Outro cigarro acompanhou-me as lembranças e fugi para o carro.

3 sakês:

Carpe Diem disse...

Mesmo num elevado grau de loucura se pode ter paz de espirito... não é esta Vida uma loucura completa? Onde nada ou quase nada do que desejamos se concretiza? Onde tudo corre ao contrário?

Enfim... saiam uns scones com chá para a mesa do louco a ler Proust ao final da tarde a ver se descobre o tempo perdido.

Beijos
Nuno.

Namaste disse...

Oi Nuno
Tempos houve em que eu achava que a loucura era o estado perfeito de ser e estar...depois cresci e descobri que esse estado só é perfeito para os loucos porque os infelizes que o não são, coitados, não entendem nada e andam sempre às aranhas.
Depois aprendi ainda a velha e estafada, mas tão verdadeira máxima:
"a felicidade só está onde a pomos, mas nunca a pomos onde estamos"!

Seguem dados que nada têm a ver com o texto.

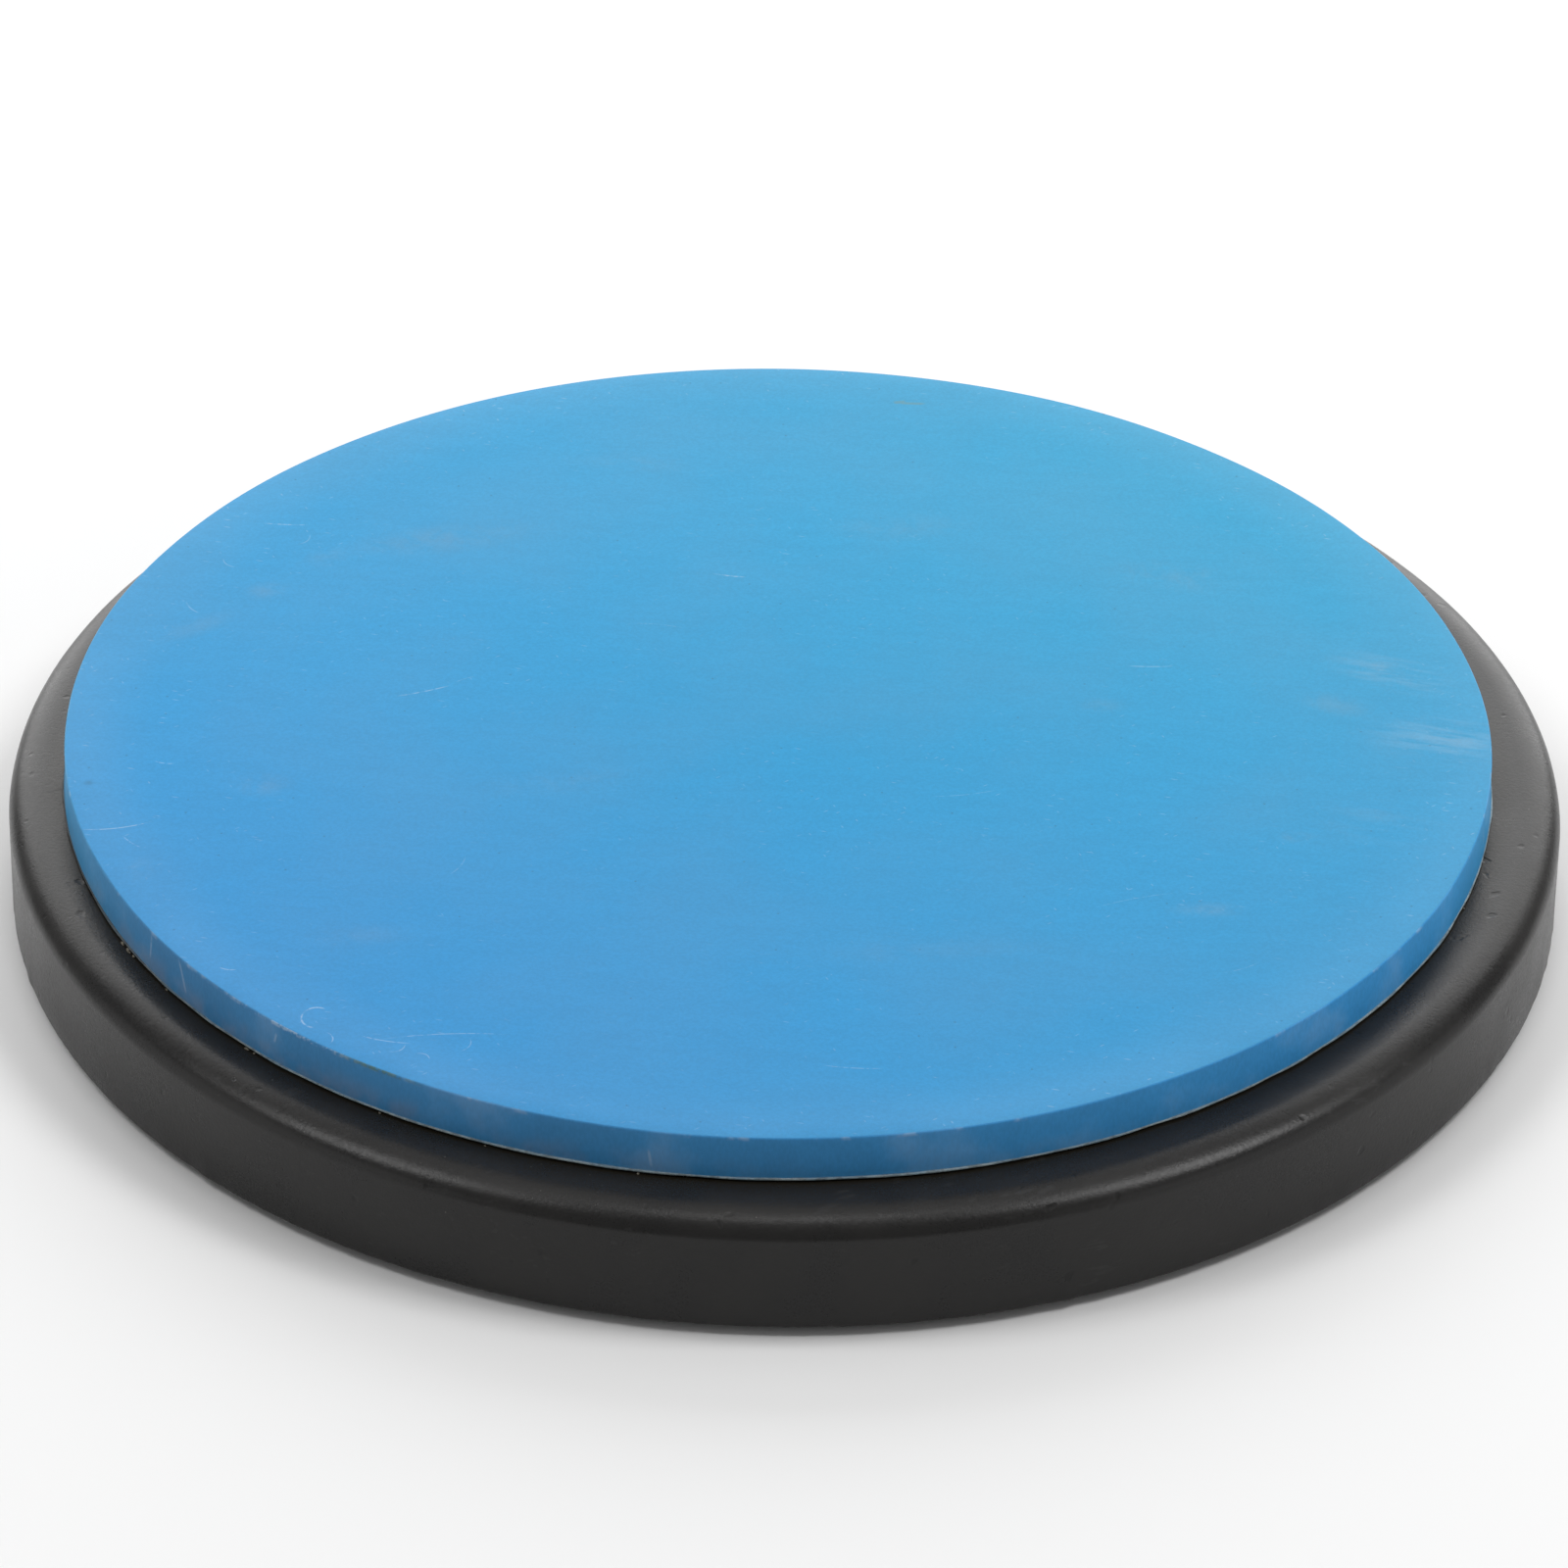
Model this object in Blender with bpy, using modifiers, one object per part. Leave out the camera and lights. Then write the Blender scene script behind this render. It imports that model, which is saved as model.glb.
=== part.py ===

Enfim...chá de especiarias e scones não vão nada mal com um fim de tarde a ler Paulo Coelho...é tão desanuviador e também ensina que o tempo não se perde, apenas nos passa ao lado quando estamos desatentos...

Beijos
Namaste

Anónimo disse...

Chá... scones... Paulo Coelho... ainda bem que foi levada para o internamento... Não merecia mais... não merecia melhor...

Quanto à loucura... poderiamos então aí sim... fazer ma bela dissertação a 3!